Just as important, Izzo must allow Harris to regain his health.
Erring on the side of caution due to a right ankle that is like paper mache, Harris sat out during Tuesday’s 78-48 thrashing of North Florida. Last Saturday, he did not play in a 67-63 nail-biter over Oakland, a game in which he was sorely missed by Michigan State.
In reality, it probably wouldn’t be a bad idea for Izzo to rest Harris for the rest of this year. Other than making the trek to Austin to face Texas on Dec. 21, there isn’t a whole lot standing between Michigan State and a happy new year.
After the ‘Horns, Michigan State has New Orleans on Dec. 28, then it’s off to Happy Valley on New Year’s Eve for a meeting with Penn State.
Or is it? Izzo tried getting the game moved to Southern California. That way, his players can see the Spartans football team play Stanford in the Rose Bowl on New Year’s Day.
Can’t blame a guy for trying, right?
Izzo obviously wants a happy-go-lucky holiday season. He’d get that by by giving Harris an extended breather to cap 2013. Then he can watch the Rose Bowl in peace.
Big Ten Won't Be Kind
In a conference known for its black eyes, scraped elbows and bloody noses, Michigan State can’t afford to have anything less than a fully healthy No. 1 scorer. Someone will have to put the ball in the basket while Payne and Appling are getting pulverized in the paint.
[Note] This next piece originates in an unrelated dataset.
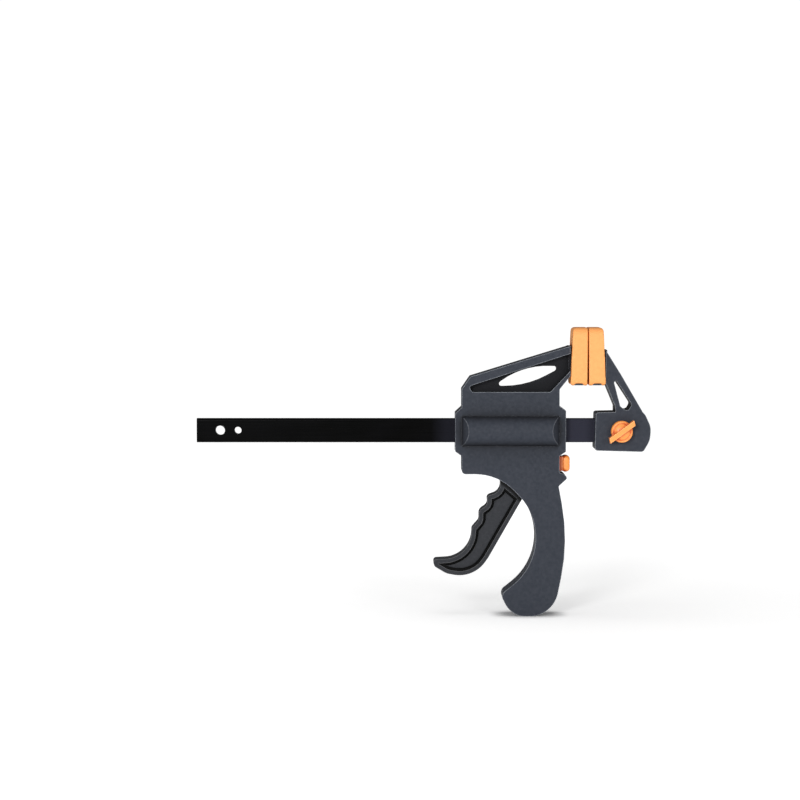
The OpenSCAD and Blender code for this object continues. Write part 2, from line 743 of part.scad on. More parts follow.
module release_button() {
    half_w = button_w / 2;
    foot = -button_below - button_h / 2;
    top = -button_below + button_h / 2;
    color("#ff9a45") below_pads() union() {
        intersection() {
            across(-half_w, half_w)
                polygon(rounded([[flange_x - flange_t, foot, 0], [body_right + button_out, foot, button_r],
                                 [body_right + button_out, top, button_r],
                                 [flange_x - flange_t, top, 0]]));
            translate([0, 0, foot]) linear_extrude(button_h)
                polygon(rounded([[flange_x - flange_t, -half_w, 0],
                                 [body_right + button_out, -half_w, button_r],
                                 [body_right + button_out, half_w, button_r],
                                 [flange_x - flange_t, half_w, 0]]));
        }
        block([button_tip, -half_w - flange_t + slide_gap, foot],
              [flange_x - slide_gap, half_w + flange_t - slide_gap, top + flange_t - slide_gap]);
    }
}

bar();
fixed_jaw();
fixed_jaw_pad();
jaw_nut();
knob_washer();
knob_stud();
wing_knob();
front_shell();
back_shell();
moving_jaw_pad();
shell_screws();
trigger_pin();
trigger();
drive_plate_front();
drive_plate_rear();
drive_spring_seat();
drive_spring();
brake_plate();
brake_spring();
release_button();
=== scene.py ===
# %% [markdown]
# # Quick release bar clamp
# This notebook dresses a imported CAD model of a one-hand bar clamp. The model gives exact shapes
# and moving bodies. Blender adds what a drawing leaves out: rounded edges, moulding grain, coils,
# threads and light.
# The model is loaded first and kept as it is, because everything else is placed by it.

# %% Load the model
import math

import bmesh
import bpy
from mathutils import Matrix, Vector


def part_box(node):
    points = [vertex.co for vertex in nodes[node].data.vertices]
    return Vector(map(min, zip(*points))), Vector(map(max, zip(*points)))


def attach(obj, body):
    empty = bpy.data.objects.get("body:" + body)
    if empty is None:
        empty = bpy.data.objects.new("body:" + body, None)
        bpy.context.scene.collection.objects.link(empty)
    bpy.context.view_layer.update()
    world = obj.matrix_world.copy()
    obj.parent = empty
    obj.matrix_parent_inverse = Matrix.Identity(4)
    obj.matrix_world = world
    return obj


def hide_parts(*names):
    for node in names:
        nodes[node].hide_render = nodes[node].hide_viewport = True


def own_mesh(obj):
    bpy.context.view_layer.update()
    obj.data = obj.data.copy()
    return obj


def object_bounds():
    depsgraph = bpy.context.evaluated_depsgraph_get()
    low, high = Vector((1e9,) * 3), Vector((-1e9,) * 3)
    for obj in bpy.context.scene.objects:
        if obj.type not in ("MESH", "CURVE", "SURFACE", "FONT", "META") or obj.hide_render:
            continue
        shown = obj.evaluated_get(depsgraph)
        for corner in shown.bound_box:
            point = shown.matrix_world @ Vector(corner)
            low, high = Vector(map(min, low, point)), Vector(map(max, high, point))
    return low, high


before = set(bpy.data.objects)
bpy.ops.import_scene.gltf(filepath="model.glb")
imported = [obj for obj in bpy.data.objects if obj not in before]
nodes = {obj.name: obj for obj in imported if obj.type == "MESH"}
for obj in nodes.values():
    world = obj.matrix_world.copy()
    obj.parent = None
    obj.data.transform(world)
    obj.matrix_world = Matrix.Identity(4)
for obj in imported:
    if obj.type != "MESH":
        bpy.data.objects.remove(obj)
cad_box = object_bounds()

MM = 0.001
JOIN_MM = 0.004
print("CAD box:", [round(v / MM, 1) for corner in cad_box for v in corner], "mm")
print("nodes:", len(nodes))

# %% [markdown]
# ## Camera
# The photo was taken from well back with a long lens, level with the bar and a little to its left.
# A camera could be aimed with a constraint, but a fixed place and a computed turn are easier to
# read.

# %% Camera
EYE = Vector((-0.1083, -1.464, 0.0546))
AIM = Vector((-0.1083, 0.0, -0.0255))
SEEN_WIDTH = 0.464
SENSOR = 36.0

camera_data = bpy.data.cameras.new("camera")
camera = bpy.data.objects.new("camera", camera_data)
bpy.context.scene.collection.objects.link(camera)
bpy.context.scene.camera = camera
camera.location = EYE
camera.rotation_euler = (AIM - EYE).to_track_quat("-Z", "Y").to_euler()
camera_data.sensor_width = SENSOR
camera_data.lens = SENSOR * (AIM - EYE).length / SEEN_WIDTH
camera_data.clip_start = 0.05
camera_data.clip_end = 20
print("lens:", round(camera_data.lens, 1), "mm")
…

Harris is that someone—and he proved it this last season with a quick start during conference play. The Spartans posted an 8-2 record through the first half of the Big Ten schedule, but ran into problems as the season progressed, finishing 6-4, including the Big Ten's postseason tourney.
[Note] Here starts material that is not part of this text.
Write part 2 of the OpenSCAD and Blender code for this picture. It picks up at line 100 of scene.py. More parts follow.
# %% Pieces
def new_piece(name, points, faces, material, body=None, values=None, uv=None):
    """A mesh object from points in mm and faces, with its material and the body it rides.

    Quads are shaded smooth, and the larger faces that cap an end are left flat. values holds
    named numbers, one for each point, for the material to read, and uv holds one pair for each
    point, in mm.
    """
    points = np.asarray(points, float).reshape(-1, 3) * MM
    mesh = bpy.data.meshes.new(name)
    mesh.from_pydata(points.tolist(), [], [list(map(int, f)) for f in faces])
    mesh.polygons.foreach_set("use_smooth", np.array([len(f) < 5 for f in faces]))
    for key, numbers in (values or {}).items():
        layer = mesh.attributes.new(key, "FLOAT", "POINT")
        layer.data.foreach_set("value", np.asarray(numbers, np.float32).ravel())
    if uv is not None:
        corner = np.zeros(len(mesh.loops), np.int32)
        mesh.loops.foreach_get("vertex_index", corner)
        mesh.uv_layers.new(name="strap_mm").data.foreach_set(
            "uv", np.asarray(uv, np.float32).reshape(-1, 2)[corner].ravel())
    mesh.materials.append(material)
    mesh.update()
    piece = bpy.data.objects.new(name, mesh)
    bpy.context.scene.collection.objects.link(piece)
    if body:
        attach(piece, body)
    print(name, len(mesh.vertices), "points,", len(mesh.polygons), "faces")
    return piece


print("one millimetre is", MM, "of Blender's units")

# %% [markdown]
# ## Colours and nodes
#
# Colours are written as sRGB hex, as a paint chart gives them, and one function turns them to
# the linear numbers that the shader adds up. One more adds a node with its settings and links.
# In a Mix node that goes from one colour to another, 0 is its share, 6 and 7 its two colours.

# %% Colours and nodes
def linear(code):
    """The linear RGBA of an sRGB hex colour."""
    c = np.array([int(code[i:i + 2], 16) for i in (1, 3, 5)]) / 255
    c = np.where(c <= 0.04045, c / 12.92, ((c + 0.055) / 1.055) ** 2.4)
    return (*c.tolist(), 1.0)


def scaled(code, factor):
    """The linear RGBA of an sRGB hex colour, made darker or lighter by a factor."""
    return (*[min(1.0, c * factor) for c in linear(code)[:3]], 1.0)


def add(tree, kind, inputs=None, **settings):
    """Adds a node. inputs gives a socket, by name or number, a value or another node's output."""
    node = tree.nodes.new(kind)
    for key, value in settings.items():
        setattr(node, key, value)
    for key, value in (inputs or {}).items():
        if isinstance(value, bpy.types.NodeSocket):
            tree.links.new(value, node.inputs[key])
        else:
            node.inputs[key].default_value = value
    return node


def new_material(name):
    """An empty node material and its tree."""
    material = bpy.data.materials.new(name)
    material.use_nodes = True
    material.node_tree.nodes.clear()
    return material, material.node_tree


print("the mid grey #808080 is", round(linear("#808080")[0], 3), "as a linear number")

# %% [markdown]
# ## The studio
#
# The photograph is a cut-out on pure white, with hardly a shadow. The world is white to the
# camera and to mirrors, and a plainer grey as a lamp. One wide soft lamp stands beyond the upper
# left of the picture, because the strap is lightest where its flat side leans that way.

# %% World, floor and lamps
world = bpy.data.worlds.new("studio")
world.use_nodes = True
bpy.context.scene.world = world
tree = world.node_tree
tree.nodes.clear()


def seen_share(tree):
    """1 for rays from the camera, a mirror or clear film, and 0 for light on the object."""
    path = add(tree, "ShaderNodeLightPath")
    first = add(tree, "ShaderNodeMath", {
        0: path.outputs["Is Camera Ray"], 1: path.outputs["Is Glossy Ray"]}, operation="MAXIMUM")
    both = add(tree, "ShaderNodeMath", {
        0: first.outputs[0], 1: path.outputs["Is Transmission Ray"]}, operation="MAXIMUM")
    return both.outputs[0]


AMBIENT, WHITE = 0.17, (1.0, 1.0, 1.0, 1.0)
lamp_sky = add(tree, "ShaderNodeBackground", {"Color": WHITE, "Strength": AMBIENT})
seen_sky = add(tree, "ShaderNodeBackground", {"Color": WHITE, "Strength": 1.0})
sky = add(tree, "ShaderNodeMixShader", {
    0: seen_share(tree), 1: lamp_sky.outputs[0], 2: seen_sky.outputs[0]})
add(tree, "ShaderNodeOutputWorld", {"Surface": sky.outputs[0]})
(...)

As a freshman, Harris cut his teeth with 12 points during a 76-63 loss to Minnesota, only to follow up with 22 during an 84-61 victory over Purdue. He scored at least 14 points during 11 Big Ten brawls, and if ready to go, he’ll top that mark this season.
Giving Harris ample time to recover is the key. Izzo can’t rush him back. Although dreadfully inconsistent, Michigan State is 9-1 for a few reasons—with Harris and good luck being two of them.
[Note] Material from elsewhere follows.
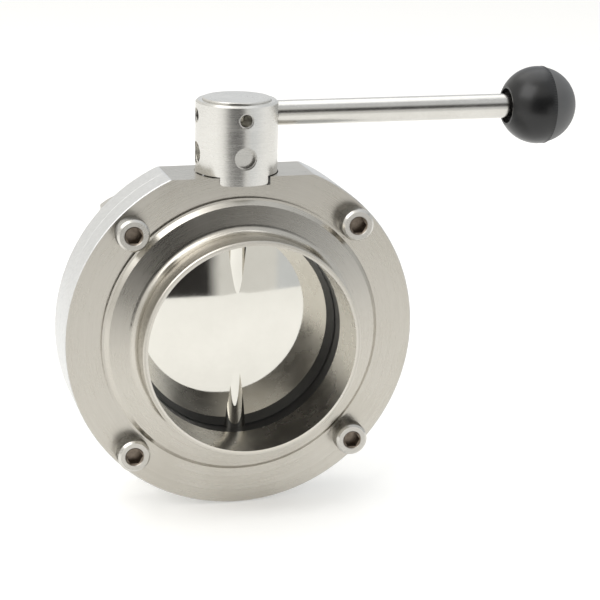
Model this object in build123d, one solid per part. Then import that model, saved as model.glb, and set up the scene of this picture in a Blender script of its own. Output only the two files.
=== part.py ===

But Izzo has enough to survive the treacherous road ahead. After all, it’s only Texas, New Orleans and Penn State.
What’s the worst that could happen? Three losses without Harris, that’s what. If that were to be the case, Harris’ presence would double in value come January. The Spartans would have to make up for a conference loss—and find a way to redeem themselves after flubs against Texas and New Orleans.
Beyond that, Michigan State has No. 3-ranked Ohio State, Indiana (twice) and Michigan to start—not an advantageous launch by any means.
A hot-handed Harris coming on strong in 2014 would be ideal. A couple of 20-point games would quickly get things back to normal in East Lansing.
Can't Risk March
This goes without saying, but an early return could spell doom for Harris, who could end up missing the rest of the season if he torques his right ankle past its limits.
That wouldn’t be good. It wouldn’t kill Michigan State’s shot at winning it all, but it wouldn’t make doing so any easier.
Tournament-ready is a must. Without Harris’ 23 points against Memphis last March, the Spartans probably wouldn’t have advanced to the Sweet 16.
Harris scored just six during the Spartans' loss to the Blue Devils in last season's Sweet 16 showdown, but imagine had he not played at all. This year’s team doesn’t have the same size and power to compensate for a lack of scoring.
He could have entered the 2013 NBA draft and been a pick in the middle of the first round. This year, Harris is projected as a lottery pick, meaning he’s of high interest to teams looking for a franchise cornerstone.
A defensive specialist who can rebound, Harris would instantly add balance to an Association lineup. He doesn’t have the sheer size to immediately impose his will, but he can space the floor and get hot from long range. There’s an NBA team or two that can use his services.
But none of that will matter if Harris further damages his tender ankle. There’s a lot riding on that group of bones near the top of his shoe, so it’s probably best that he takes it easy until further notice.